The UK manufacturing sector saw overall operating conditions deteriorate for the sixth successive month in October. Companies continued to face declining export sales, weaker domestic demand and rising cost pressures.
At 47.5 in October, from a revised figure of 48.1 in September, the seasonally adjusted Markit/CIPS Purchasing Manager’s Index (PMI) fell for the second successive month and to its lowest level since July this year.
The latest reading was broadly in line with the average for the third quarter of 2012 as a whole.
Production volumes were scaled back for the fourth straight month in October, with the rate of decline the second sharpest during the past three-and-a-half years.
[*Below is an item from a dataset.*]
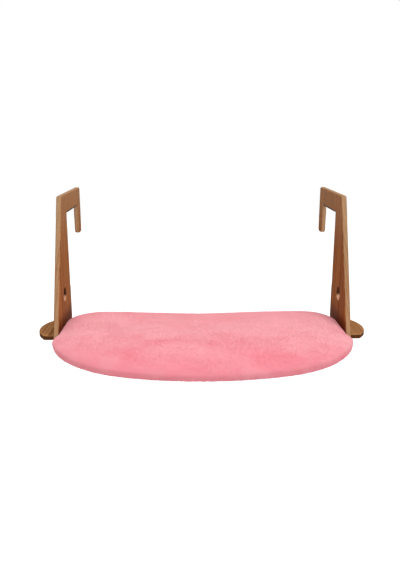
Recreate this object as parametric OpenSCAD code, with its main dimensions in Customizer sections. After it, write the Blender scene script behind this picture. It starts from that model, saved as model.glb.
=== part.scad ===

The main factor underlying lower output was a further reduction in new work received. Total new orders fell for the seventh month running and at a faster pace than in September.
Manufacturers linked lower levels of new business to reduced inflows of new export orders and weaker domestic demand. New export business declined at the second-fastest pace in just more than a year, mainly owing to the continuing economic weakness seen in mainland Europe. There were also some reports of lower demand from clients in Asia.
There were, however, some brighter areas in the UK manufacturing sector in October. Although conditions deteriorated in the intermediate and investment-goods sectors, output in the consumer-goods sector bounced back strongly from September’s contraction. Consumer-goods producers also saw improved demand from both domestic and overseas clients.